**YOUR TASK:** Reproduce exactly the lines below, from the first through the one containing "const POT_SIDES = 40;", and nothing more.

-- start MATERIAL --

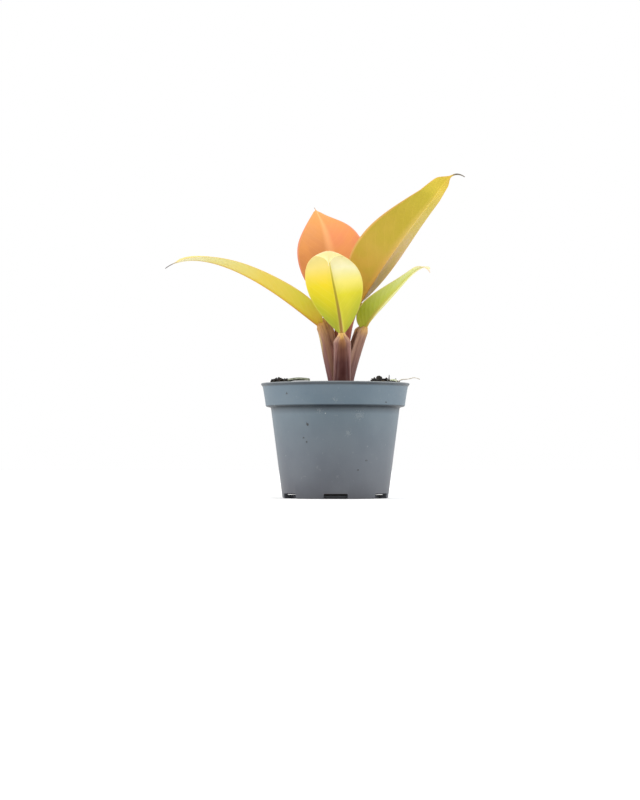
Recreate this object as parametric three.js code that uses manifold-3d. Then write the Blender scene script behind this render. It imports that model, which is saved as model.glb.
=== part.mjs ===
// A young prince of orange philodendron in a small moulded nursery pot.
// Millimetres, +Z up, the front is -Y, and the origin is the middle of the pot's underside.

import * as THREE from 'three';
import { mergeVertices } from 'three/addons/utils/BufferGeometryUtils.js';
import Module from 'manifold-3d';

const wasm = await Module();
wasm.setup();

// Clearance between pieces that touch on the real plant
const GAP = 0.3;

// Pot: radii and heights of its outside, and its wall
const POT_HEIGHT = 46.8;
const FOOT_RADIUS = 21.6;
const STEP_HEIGHT = 37;
const STEP_RADIUS = 26.3;
const BAND_BOTTOM = 38.7;
const BAND_RADIUS = 28.5;
const BAND_TOP = 45.3;
const BAND_TOP_RADIUS = 29.6;
const LIP_RADIUS = 30.3;
const WALL = 1;
const FLOOR = 1.3;
const NOTCHES = 6;
const NOTCH_WIDTH = 10.6;
const NOTCH_HEIGHT = 1.7;
const NOTCH_INNER_RADIUS = 17.4;
const POT_SIDES = 40;

// Soil: mean height of its surface, the heaps at the rim and the loose crumbs
const SOIL_TOP = 44.4;
const SOIL_LUMP = 0.45;
const HEAPS = [
  { x: -22, y: -13, height: 2.3, spread: 6 },
  { x: 18, y: -17, height: 2.3, spread: 6 },
  { x: 6, y: 19, height: 1.1, spread: 7 },
];
const LUMPS = [
  [-25.2, -7.5, 1.1], [-24, -10.8, 1.5], [-21.6, -14, 1.7], [-19.6, -17.2, 1.3],
  [15.4, -20.2, 1.3], [17.6, -18.4, 1.7], [20, -16.6, 1.3], [24, -9.6, 1.2],
];
const LUMP_HEIGHT = 47.3;
const CRUMBS = 34;
const CRUMB_SMALL = 0.8;
const CRUMB_LARGE = 1.7;
const CRUMBS_ON_HEAPS = 0.55;
const SLIVER = { x: 21.4, y: -15.2, radius: 0.5, length: 5, lean: 0.12, sunk: 0.6 };
const SEED = 7;

// Stem and roots
const BUNDLE_X = 2.3;
const BUNDLE_Y = 0.2;
const BUNDLE_RADIUS = 5.8;
const CROWN_TOP = 37;
const CROWN_BOTTOM = 28.5;
const CROWN_RADIUS = 4.6;
const CROWN_SIDES = 20;
const ROOTS = 5;
const ROOT_RADIUS = 1.5;
const ROOT_TAPER = 0.75;
const ROOT_REACH = 15;
const ROOT_END = 9;
const ROOT_STEPS = 6;
const ROOT_SIDES = 6;
const ROOT_SWINGS = [0.35, -0.3];

// Leaf blades
const BLADE_THICKNESS = 0.6;
const BLADE_ROWS = 24;
const BLADE_COLUMNS = [-1, -0.76, -0.52, -0.29, -0.1, 0, 0.1, 0.29, 0.52, 0.76, 1];
const BLADE_START = 0.03;
const TIP_HALF_WIDTH = 0.35;
const FOLD_ROUNDING = 0.05;
const SIDE_PHASE = 0.35;
const RIB_HEIGHT = 1;
const RIB_HALF_WIDTH = 1.3;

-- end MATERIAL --

**TASK ANSWER:**
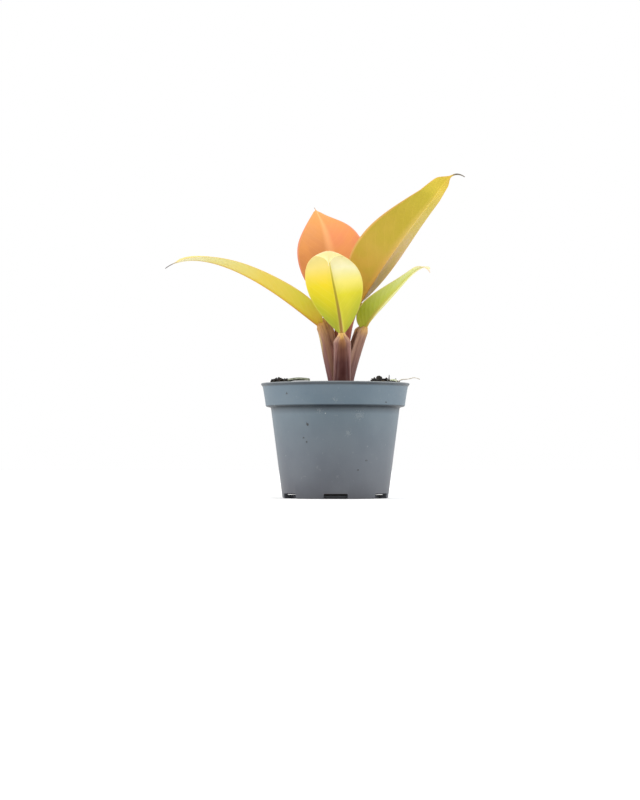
Recreate this object as parametric three.js code that uses manifold-3d. Then write the Blender scene script behind this render. It imports that model, which is saved as model.glb.
=== part.mjs ===
// A young prince of orange philodendron in a small moulded nursery pot.
// Millimetres, +Z up, the front is -Y, and the origin is the middle of the pot's underside.

import * as THREE from 'three';
import { mergeVertices } from 'three/addons/utils/BufferGeometryUtils.js';
import Module from 'manifold-3d';

const wasm = await Module();
wasm.setup();

// Clearance between pieces that touch on the real plant
const GAP = 0.3;

// Pot: radii and heights of its outside, and its wall
const POT_HEIGHT = 46.8;
const FOOT_RADIUS = 21.6;
const STEP_HEIGHT = 37;
const STEP_RADIUS = 26.3;
const BAND_BOTTOM = 38.7;
const BAND_RADIUS = 28.5;
const BAND_TOP = 45.3;
const BAND_TOP_RADIUS = 29.6;
const LIP_RADIUS = 30.3;
const WALL = 1;
const FLOOR = 1.3;
const NOTCHES = 6;
const NOTCH_WIDTH = 10.6;
const NOTCH_HEIGHT = 1.7;
const NOTCH_INNER_RADIUS = 17.4;
const POT_SIDES = 40;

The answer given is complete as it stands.